The balance sheet continues to strengthen, with net debt stable around ₹1.17 lakh crore and the debt-to-equity ratio improving to 0.39. Higher profits and effective cost management pushed interest coverage to 6.28x. Inventory turnover remained healthy at 5.78x, underscoring solid operational efficiency. Together, these metrics highlight Reliance’s financial resilience and flexibility to fund future growth and navigate macro uncertainties.


Addressing Key Strategic Questions

1. O2C: Exposure to Global Supply and Russian Oil Risk

RIL’s refining business remains exposed to global supply disruptions. In prior years, access to discounted Russian crude materially boosted margins. However, EU and global regulatory changes threaten the repeatability of this profit lever, potentially leading to:

  • Tighter Margins: New sanctions and logistical bottlenecks could raise effective feedstock costs and narrow Reliance’s cost advantage, as seen in recent volatility in Brent and Singapore cracks.
  • Supply Diversification: Reliance’s scale and sophisticated sourcing allow for some flexibility, leveraging relationships in the Middle East, Africa, and domestic markets, but loss of Russian arbitrage will challenge margin optimization.
  • Hedge Strategy: The group uses long-term, arms-length contracts (e.g., with Reliance International) and a fully integrated supply chain to spread procurement risk2. Nonetheless, a return to pre-2022 supply patterns would structurally reduce relative refining/chemicals profitability.

This context is reflected in FY26 O2C revenue decline (-1.5% YoY) despite margin improvement, highlighting dependence on timely arbitrage opportunities—now at greater risk.

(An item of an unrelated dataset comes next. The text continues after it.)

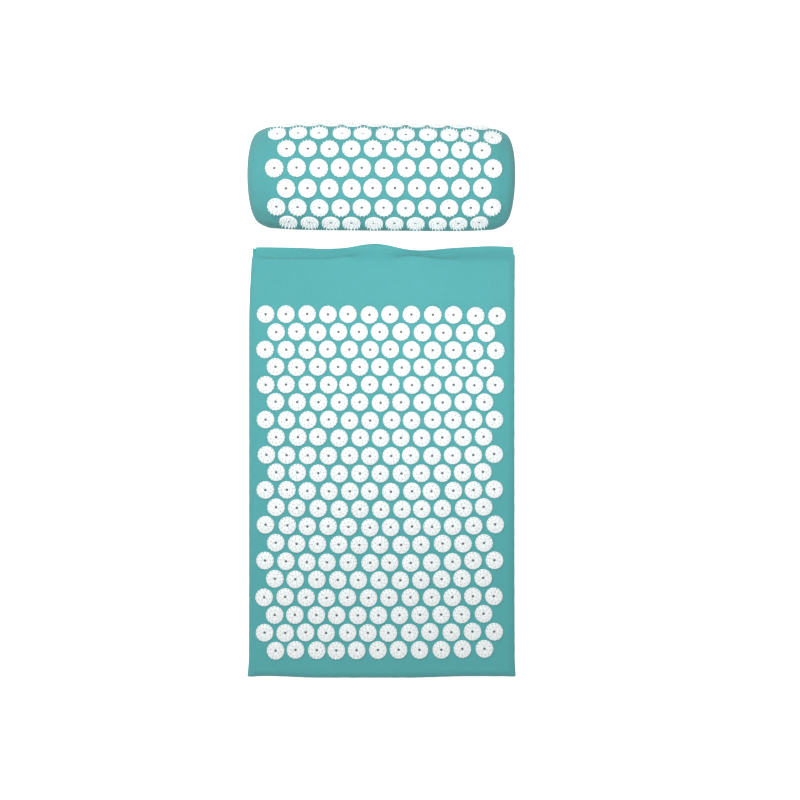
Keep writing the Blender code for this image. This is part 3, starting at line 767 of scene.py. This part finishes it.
def panel_with_lip(name, data, upper):
    """The front or back of the cover as one cloth, with its lip at the head end."""
    places, faces, sides, points = data
    nx, ny, nz = places.max(axis=0)
    at = {tuple(place): n for n, place in enumerate(places)}
    uvs = mat_uvs(at, places, faces, sides, points, nz if upper else 0)
    last_level = FRONT_LAST_LEVEL if upper else BACK_LAST_LEVEL
    rear = sides == "rear"
    levels, limit = places[faces, 2], np.where(rear, last_level, SEAM_LEVEL)
    keep = levels.min(axis=1) >= limit if upper else levels.max(axis=1) <= limit
    flat = np.zeros((len(points), 2))
    flat[faces[rear]] = uvs[rear]

    # Lines of points across the mat: from its top over the head edge, and then out along the lip
    first_j = int(np.argmax(points[[at[nx // 2, j, nz] for j in range(ny + 1)], 1] > SLOPE_START_Y))
    over = [(j, nz) for j in range(first_j, ny + 1)] + [(ny, k) for k in range(nz - 1, last_level - 1, -1)]
    lines = [np.array([at[i, j, k] for i in range(nx + 1)]) for j, k in over]
    rows, all_faces, all_uvs = [points[lines[-1]]], [faces[keep]], [uvs[keep]]
    uv = flat[lines[-1]]
    for row in lip_rows(rows[0], upper):
        before, uv_before = lines[-1], uv
        here = len(points) + (len(rows) - 1) * (nx + 1) + np.arange(nx + 1)
        uv = uv + (0.0, np.linalg.norm(row - rows[-1], axis=1).mean())
        quads = np.stack([before[:-1], before[1:], here[1:], here[:-1]], axis=1)
        quad_uvs = np.stack([uv_before[:-1], uv_before[1:], uv[1:], uv[:-1]], axis=1)
        all_faces.append(quads if upper else quads[:, ::-1])
        all_uvs.append(quad_uvs if upper else quad_uvs[:, ::-1])
        rows.append(row)
        lines.append(here)
    points = np.concatenate([points, *rows[1:]])
    if upper:
        fold_head(points, np.transpose(lines))
    obj = part_of(points, np.concatenate(all_faces), np.concatenate(all_uvs), name, MAT_FABRIC)
    subdivide(obj)
    x, y, _ = coordinates(obj.data).T
    wear = hump(np.abs(x), MAT_HALF, 0.004) + hump(y, LIP_EDGE_Y, 0.002) + hump(y, FOOT_Y, 0.004)
    attribute = obj.data.attributes.new("wear", "FLOAT", "POINT")
    attribute.data.foreach_set("value", np.clip(wear, 0.0, 1.0).astype(np.float32))
    return obj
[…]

2. Retail: Pause or Inflection?

Though up 11.3% YoY in Q1 FY26, Reliance Retail’s performance is under the microscope:

  • Consumer Electronics Drag: The segment flagged weaker consumer electronics on early monsoon impact, echoing broader downticks in urban consumption, while grocery, fashion, and JioMart held up well.
  • Digital Acceleration: JioMart’s quick commerce segment showed 175% YoY order growth and AJIO (fashion e-comm) is innovating with AI-powered recommendations and rapid fulfilment (AJIO Rush 4-hour delivery). Premium and own-brand expansion, omnichannel integration, and loyalty programs signal a pivot towards tech-enabled, more resilient retailing.
  • Consumption Drivers: Registered customer base grew 13.3% YoY to 358 million; store base continues to rise. JioMart Digital and new commerce partner base also expanding rapidly.

While the consumer environment is mixed, wonky electronics demand and broader rural stress have not derailed Reliance’s strategy shift. Retail’s “pause” may reflect cyclical pressure before the full impact of digital/AI-driven retail is realized—management remains optimistic and capex continues.

3. New Energy: Delivering Promise or More to Prove?

Execution Pace:

  • New Energy remains a strategic focus—solar, hydrogen, storage, and related giga-factories move incrementally toward operationalization.
  • Module and cell manufacturing at Jamnagar has BIS certification; government-linked capex incentives (PLI) are secured for solar, battery, and electrolyser production.
  • Pilot lines and first RE PPAs are in place; land has been secured for large-scale projects in Gujarat.

Financial Model & Partnerships:

  • The “self-funded” model remains credible—capex is internally funded, with net gearing steady below 0.4x1.
  • Alliances with global players (including hydrogen, solar, and storage tech partners) add technological depth but have yet to show material near-term revenue or margin contribution.

Results so far:

  • Tangible operational EBITDA from New Energy is not yet visible in segment reporting.
  • Management guidance remains bullish, expecting commissioning of several giga-factory lines over the next year. Analysts and stakeholders will watch for project delivery, off-take agreements, and real revenue impact in FY27 and beyond.

Forward Guidance & Risks

  • O2C: Expect continued YoY volatility, depending on feedstock economics and global demand; refining margins remain under pressure as Russian discounts diminish.
  • Retail: Momentum likely to improve as digital and omnichannel initiatives scale, contingent on consumer recovery and electronics uptick.
  • New Energy: Key milestones in solar, batteries, and hydrogen expected in FY26-27.
  • Risks: Feedstock supply shocks, slower-than-hoped New Energy ramp, and macro consumption shifts top the watchlist.

Reliance’s financial fortress, dominant scale, and transformation agenda make it a core India equity holding. Though O2C profit levers are structurally less secure and retail faces near-term demand challenges, digital leadership and visible traction in New Energy capex suggest enduring long-term optionality. The company’s ability to diversify risk, innovate on delivery, and deploy capital at scale remain its core strategic strengths. Execution on green energy and further digital/AI-driven consumer business revival are crucial for sustaining premium value—a risk/reward skewed toward opportunity, but not without near-term monitoring needs.